STORED DATA
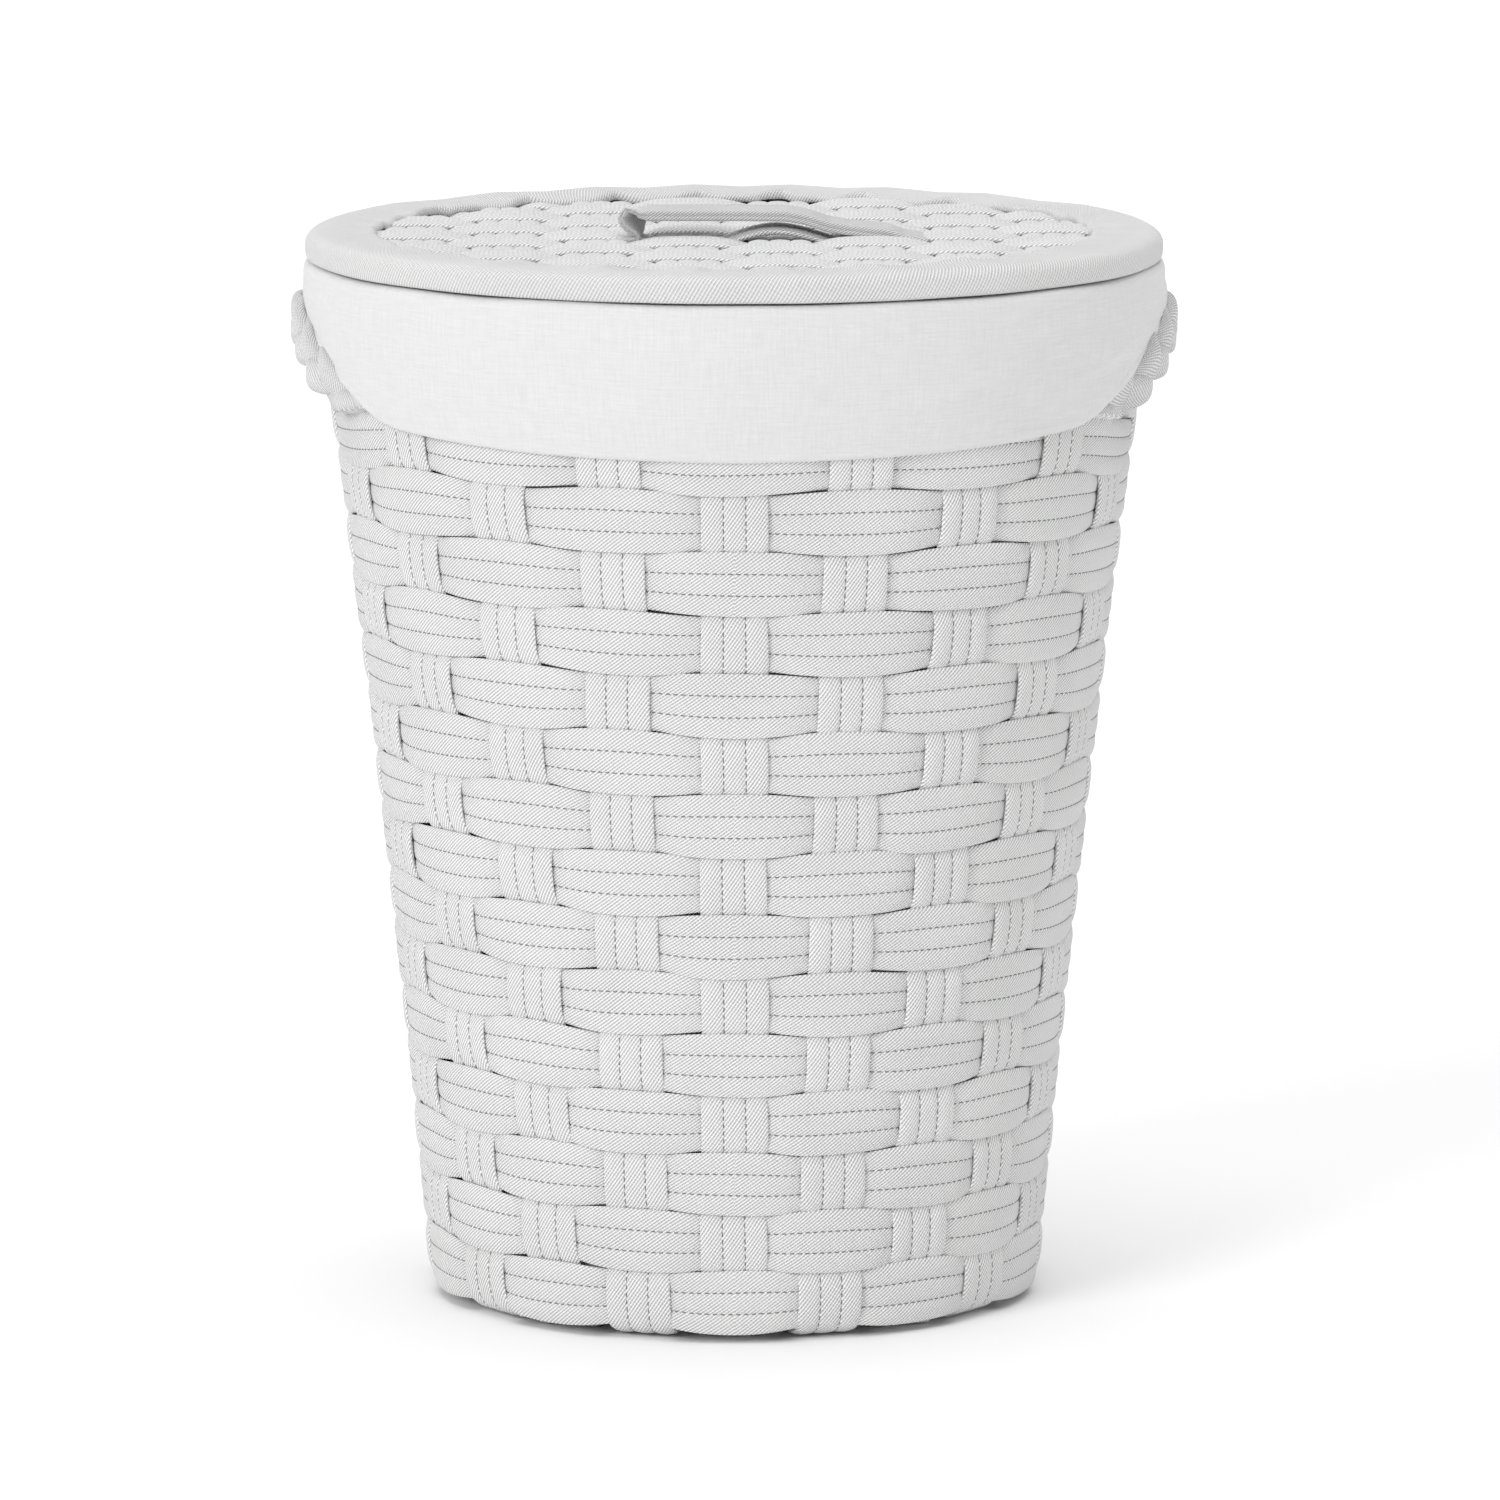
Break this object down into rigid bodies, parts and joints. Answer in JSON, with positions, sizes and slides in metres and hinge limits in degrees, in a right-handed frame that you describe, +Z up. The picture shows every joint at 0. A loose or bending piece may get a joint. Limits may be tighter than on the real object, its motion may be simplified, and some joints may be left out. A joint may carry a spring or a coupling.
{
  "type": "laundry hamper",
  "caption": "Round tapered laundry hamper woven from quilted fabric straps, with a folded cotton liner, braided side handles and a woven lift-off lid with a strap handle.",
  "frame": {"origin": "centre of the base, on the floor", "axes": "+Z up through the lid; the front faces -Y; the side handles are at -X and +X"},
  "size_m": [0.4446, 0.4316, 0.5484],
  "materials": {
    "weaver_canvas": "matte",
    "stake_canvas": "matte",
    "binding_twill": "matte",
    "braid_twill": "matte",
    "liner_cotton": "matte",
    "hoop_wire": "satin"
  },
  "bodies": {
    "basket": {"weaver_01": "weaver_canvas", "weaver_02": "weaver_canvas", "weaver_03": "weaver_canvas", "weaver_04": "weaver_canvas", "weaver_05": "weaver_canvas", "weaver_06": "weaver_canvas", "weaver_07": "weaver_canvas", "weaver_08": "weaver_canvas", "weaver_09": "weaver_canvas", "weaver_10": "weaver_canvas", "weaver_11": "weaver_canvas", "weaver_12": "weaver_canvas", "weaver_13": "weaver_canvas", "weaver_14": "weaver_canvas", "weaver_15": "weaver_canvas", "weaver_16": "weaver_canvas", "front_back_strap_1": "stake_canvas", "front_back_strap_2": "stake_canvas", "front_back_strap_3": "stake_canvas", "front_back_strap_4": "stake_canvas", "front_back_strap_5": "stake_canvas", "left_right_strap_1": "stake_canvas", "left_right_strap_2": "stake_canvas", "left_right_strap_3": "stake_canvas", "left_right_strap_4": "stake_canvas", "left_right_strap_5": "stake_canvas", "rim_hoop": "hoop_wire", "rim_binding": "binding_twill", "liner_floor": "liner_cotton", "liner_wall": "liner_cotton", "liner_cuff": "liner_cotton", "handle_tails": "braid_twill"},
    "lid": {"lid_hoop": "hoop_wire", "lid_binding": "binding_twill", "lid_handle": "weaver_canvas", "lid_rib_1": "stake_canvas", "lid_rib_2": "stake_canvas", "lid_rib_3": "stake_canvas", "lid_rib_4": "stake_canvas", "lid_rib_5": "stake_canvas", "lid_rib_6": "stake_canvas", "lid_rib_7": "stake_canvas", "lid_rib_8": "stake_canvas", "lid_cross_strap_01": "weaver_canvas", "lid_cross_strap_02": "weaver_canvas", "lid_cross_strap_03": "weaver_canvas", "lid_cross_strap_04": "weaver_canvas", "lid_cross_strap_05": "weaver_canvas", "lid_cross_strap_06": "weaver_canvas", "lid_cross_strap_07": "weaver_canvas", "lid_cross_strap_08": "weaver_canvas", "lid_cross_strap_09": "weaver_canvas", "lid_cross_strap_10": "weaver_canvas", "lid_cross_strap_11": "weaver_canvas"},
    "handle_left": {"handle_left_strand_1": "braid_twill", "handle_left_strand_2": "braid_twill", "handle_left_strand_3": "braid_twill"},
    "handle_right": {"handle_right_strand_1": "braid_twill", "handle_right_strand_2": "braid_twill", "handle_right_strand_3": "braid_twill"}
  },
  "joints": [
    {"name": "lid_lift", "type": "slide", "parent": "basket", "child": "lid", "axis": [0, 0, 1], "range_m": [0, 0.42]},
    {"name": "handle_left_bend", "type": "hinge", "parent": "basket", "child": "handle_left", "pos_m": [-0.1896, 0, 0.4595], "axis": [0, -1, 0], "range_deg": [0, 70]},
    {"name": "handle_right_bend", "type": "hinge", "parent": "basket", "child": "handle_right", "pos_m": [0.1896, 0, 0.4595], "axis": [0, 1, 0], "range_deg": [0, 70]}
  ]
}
* * *
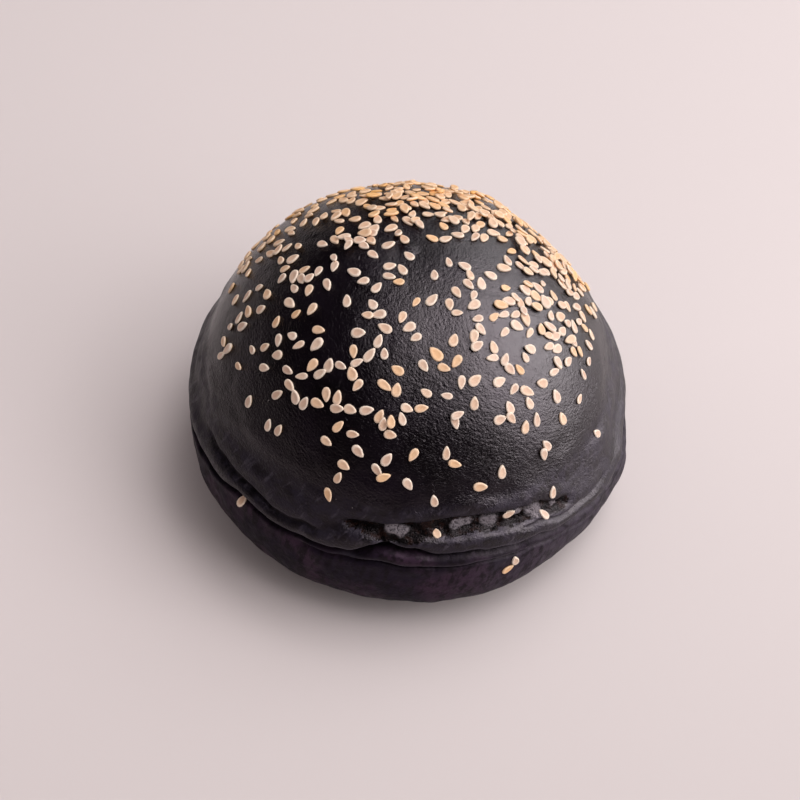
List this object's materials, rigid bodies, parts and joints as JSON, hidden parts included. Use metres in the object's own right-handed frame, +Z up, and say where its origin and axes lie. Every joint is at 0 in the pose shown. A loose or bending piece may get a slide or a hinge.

TASK PROMPT
Look over the listing above. Pick out and copy every line that includes "axes".

REPLY TO THE TASK
  "frame": {"origin": "centre of the base, on the floor", "axes": "+Z up through the lid; the front faces -Y; the side handles are at -X and +X"},
List this object's materials, rigid bodies, parts and joints as JSON, hidden parts included. Use metres in the object's own right-handed frame, +Z up, and say where its origin and axes lie. Every joint is at 0 in the pose shown. A loose or bending piece may get a slide or a hinge.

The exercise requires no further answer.